• **Instruction**
Every line below that holds the string "bodies" should be copied out.

• **Collected material**
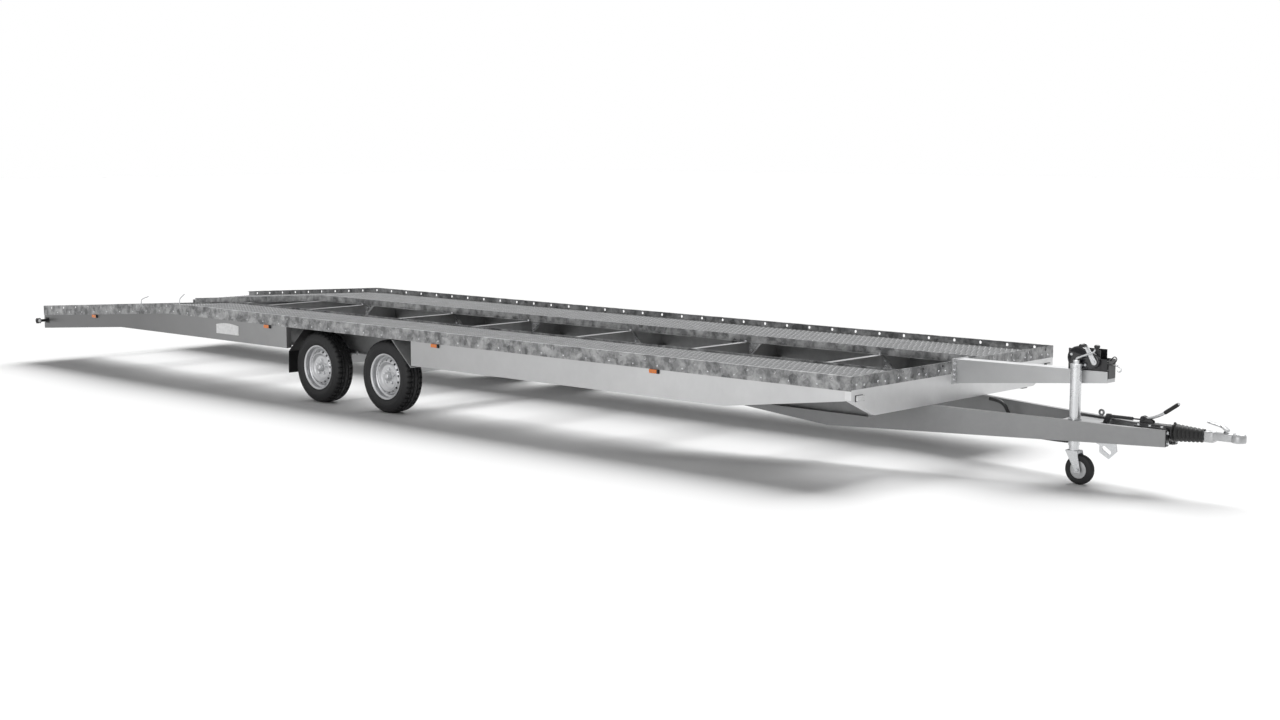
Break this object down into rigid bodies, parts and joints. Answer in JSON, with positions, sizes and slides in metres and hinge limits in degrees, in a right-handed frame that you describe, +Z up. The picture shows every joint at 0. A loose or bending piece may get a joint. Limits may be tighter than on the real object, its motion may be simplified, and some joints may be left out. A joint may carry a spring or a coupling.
{
  "type": "car hauler trailer",
  "caption": "Two-axle galvanised car hauler trailer with two plank tracks, an open centre, a sloping tail, a winch and a jockey wheel",
  "frame": {"origin": "on the ground, halfway along and across the whole trailer", "axes": "+X forward to the hitch, +Y to the trailer's left, +Z up"},
  "size_m": [11.74, 2.62, 0.886],
  "materials": {
    "galvanised": "hot-dip galvanised sheet, satin with a faint spangle",
    "deck_steel": "galvanised anti-slip plank",
    "tyre_rubber": "road tyre",
    "wheel_silver": "silver lacquered steel wheel",
    "cast_silver": "zinc-plated pressing and casting",
    "zinc_plated": "bright zinc plating",
    "black_plastic": "moulded black plastic",
    "black_gloss": "glossy black cover",
    "black_steel": "black painted steel",
    "black_rubber": "black rubber",
    "amber_lens": "amber lamp lens",
    "red_lens": "red lamp lens",
    "white_lens": "clear-white lamp lens",
    "white_plate": "blank white plate"
  },
  "bodies": {
    "chassis": {"axle_front": "galvanised", "axle_rear": "galvanised", "blank_plates": "white_plate", "brake_rod": "zinc_plated", "coupling_bellows": "black_rubber", "coupling_handle": "cast_silver", "coupling_head": "cast_silver", "coupling_housing": "black_steel", "cross_members": "galvanised", "deck_left": "deck_steel", "deck_right": "deck_steel", "drawbar_bridge": "galvanised", "drawbar_left": "galvanised", "drawbar_right": "galvanised", "front_beam": "galvanised", "front_markers": "white_lens", "front_rails": "galvanised", "gussets": "galvanised", "handbrake_lever": "zinc_plated", "handbrake_strut": "black_steel", "inner_rails": "galvanised", "jockey_crank": "zinc_plated", "jockey_grip": "black_plastic", "jockey_latch": "zinc_plated", "jockey_tube": "zinc_plated", "main_beam_left": "galvanised", "main_beam_right": "galvanised", "mudguard_left": "galvanised", "mudguard_right": "galvanised", "outriggers": "galvanised", "rear_beam": "galvanised", "side_beam_left": "galvanised", "side_beam_right": "galvanised", "side_markers": "amber_lens", "side_rail_left": "galvanised", "side_rail_right": "galvanised", "stalk_lamps": "black_rubber", "tail_lamps": "red_lens", "winch_beam": "galvanised", "winch_cover": "black_gloss", "winch_crank": "zinc_plated", "winch_drum": "black_plastic", "winch_frame": "black_steel"},
    "road_wheel_front_left": {"wheel_front_left": "wheel_silver", "tyre_front_left": "tyre_rubber"},
    "road_wheel_front_right": {"wheel_front_right": "wheel_silver", "tyre_front_right": "tyre_rubber"},
    "road_wheel_rear_left": {"wheel_rear_left": "wheel_silver", "tyre_rear_left": "tyre_rubber"},
    "road_wheel_rear_right": {"wheel_rear_right": "wheel_silver", "tyre_rear_right": "tyre_rubber"},
    "jockey_leg_body": {"jockey_leg": "zinc_plated"},
    "jockey_caster": {"jockey_fork": "zinc_plated"},
    "jockey_roller": {"jockey_hub": "cast_silver", "jockey_tyre": "black_rubber"}
  },
  "joints": [
    {"name": "road_wheel_front_left_turn", "type": "hinge", "parent": "chassis", "child": "road_wheel_front_left", "pos_m": [-0.677, 1.0815, 0.291], "axis": [0, 1, 0], "continuous": true},
    {"name": "road_wheel_front_right_turn", "type": "hinge", "parent": "chassis", "child": "road_wheel_front_right", "pos_m": [-0.677, -1.0815, 0.291], "axis": [0, 1, 0], "continuous": true},
    {"name": "road_wheel_rear_left_turn", "type": "hinge", "parent": "chassis", "child": "road_wheel_rear_left", "pos_m": [-1.547, 1.0815, 0.291], "axis": [0, 1, 0], "continuous": true},
    {"name": "road_wheel_rear_right_turn", "type": "hinge", "parent": "chassis", "child": "road_wheel_rear_right", "pos_m": [-1.547, -1.0815, 0.291], "axis": [0, 1, 0], "continuous": true},
    {"name": "jockey_leg_slide", "type": "slide", "parent": "chassis", "child": "jockey_leg_body", "axis": [0, 0, 1], "range_m": [-0.2, 0.02]},
    {"name": "jockey_caster_swivel", "type": "hinge", "parent": "jockey_leg_body", "child": "jockey_caster", "pos_m": [4.8, -0.105, 0.2], "axis": [0, 0, 1], "continuous": true},
    {"name": "jockey_roller_turn", "type": "hinge", "parent": "jockey_caster", "child": "jockey_roller", "pos_m": [4.845, -0.105, 0.095], "axis": [0, 1, 0], "continuous": true}
  ]
}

• **Problem solution**
Break this object down into rigid bodies, parts and joints. Answer in JSON, with positions, sizes and slides in metres and hinge limits in degrees, in a right-handed frame that you describe, +Z up. The picture shows every joint at 0. A loose or bending piece may get a joint. Limits may be tighter than on the real object, its motion may be simplified, and some joints may be left out. A joint may carry a spring or a coupling.
  "bodies": {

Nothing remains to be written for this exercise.